The Treasury is to put in place arrangements for assessing whether to guarantee funding for specific structural and investment fund projects that might be signed after the Autumn Statement, but while the UK remains a member of the EU. Further details are to be provided ahead of the Autumn Statement.

In addition, where UK organisations bid directly to the European Commission on a competitive basis for EU funding projects while the UK is still a member of the EU, for example universities participating in Horizon 2020, the Treasury is to underwrite the payments of such awards, “even when specific projects continue beyond the UK’s departure from the EU”.

The Chief Secretary to the Treasury, David Gauke, has also written to each devolved administration to confirm the same level of assurances offered to UK government departments in relation to programmes they administer but for which they are expected to rely on EU funding.

The Chancellor said: “We recognise that many organisations across the UK which are in receipt of EU funding, or expect to start receiving funding, want reassurance about the flow of funding they will receive.

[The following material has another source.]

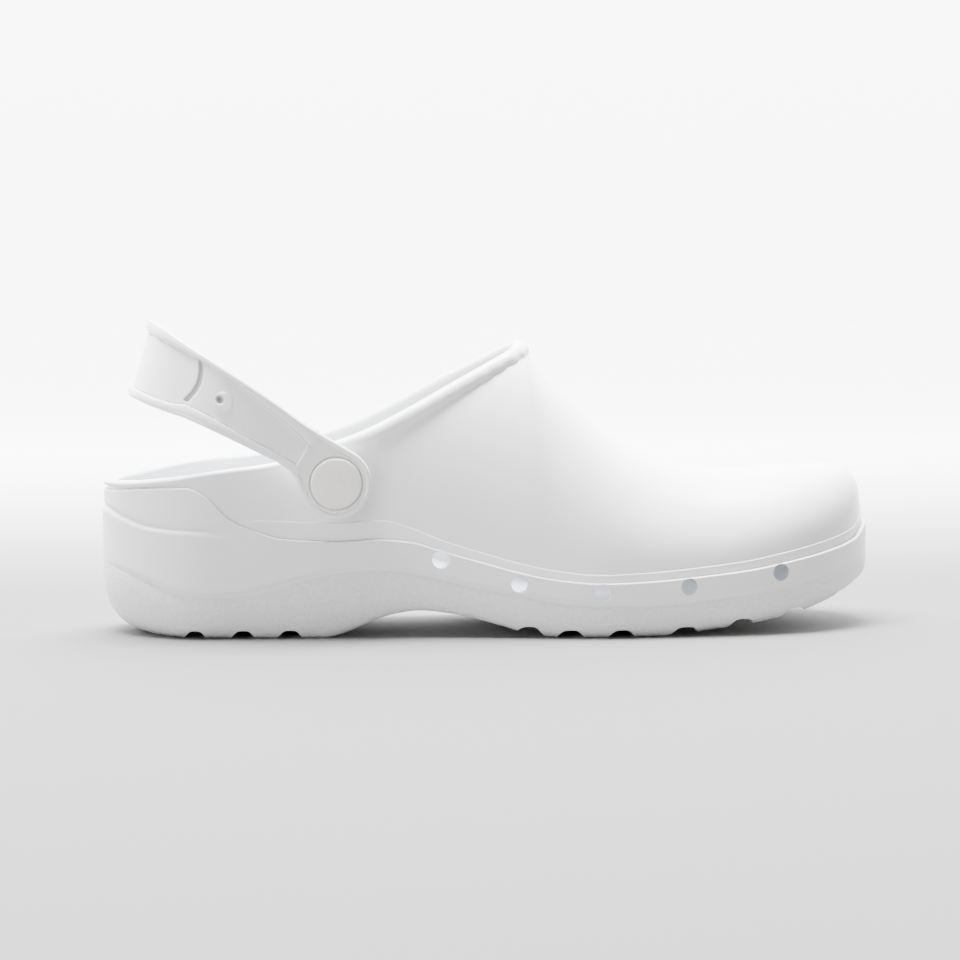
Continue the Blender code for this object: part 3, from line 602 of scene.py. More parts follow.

“That is why I am confirming that structural and investment funds projects signed before the Autumn Statement and Horizon research funding granted before we leave the EU will be guaranteed by the Treasury after we leave. The government will also match the current level of agricultural funding until 2020, providing certainty to our agricultural community, which play a vital role in our country.

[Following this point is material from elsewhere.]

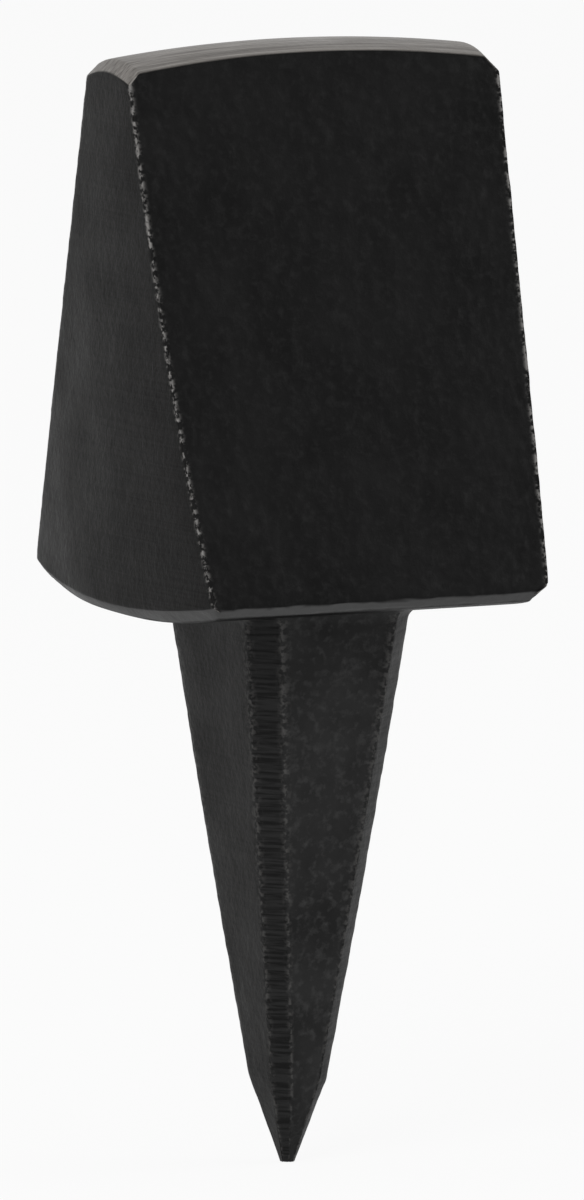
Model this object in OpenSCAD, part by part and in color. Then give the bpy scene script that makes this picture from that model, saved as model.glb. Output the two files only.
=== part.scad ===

“We are determined to ensure that people have stability and certainty in the period leading up to our departure from the EU and that we use the opportunities that departure presents to determine our own priorities.”

Local Government Secretary, Sajid Javid said: “Local Enterprise Partnerships are a vital part of our efforts to rebalance the economy, and have helped create thousands of jobs over the past five years.

“Guaranteeing EU funding will further support this work by enabling them to plan ahead with certainty so businesses, universities and local authorities across the country can enable economic growth.

“This will be crucial as we work together to take advantage of the opportunities presented by the UK’s decision to leave the European Union.”

Lord Porter, Chairman of the Local Government Association, said that the Government’s commitment to honour existing agreed projects reliant on EU money and those signed-off by the Autumn Statement would help get some vital growth-boosting schemes off the ground.

"However, as welcome as this commitment is, it falls well short of the full guarantee we are urging the Government to make,” he said.

“Local areas need certainty around the future of all of the £5.3bn in EU regeneration funding promised to them by 2020. The continued uncertainty risks damaging local regeneration plans and stalling flagship infrastructure projects, employment and skills schemes and local growth.”

Lord Porter claimed that the vast majority of EU regeneration funding remained tied up in thousands of proposals which were yet to receive government approval. He pointed out that Cornwall and the North East had both only received 20% of their EU funding allocations so far and Birmingham had only received 25%.

“Between now and the Autumn Statement, the Government must pull out all the stops in working with local areas to get the hundreds of projects currently in development and at the cusp of funding agreements over the finishing line,” Lord Porter said.

“The Government must also use the Autumn Statement to guarantee that local areas will receive every penny of EU funding they are expecting by the end of the decade, as well as honouring commitments to match fund EU monies with domestic funding.”

Lord Porter argued that this guarantee needed to be made regardless of whether the money came from the EU or was replacement funding “and even if decisions over which projects it should be spent on have been made or not”.

The LGA chairman also called for local areas to be given a formal and decisive role over how to spend vital EU regeneration funding.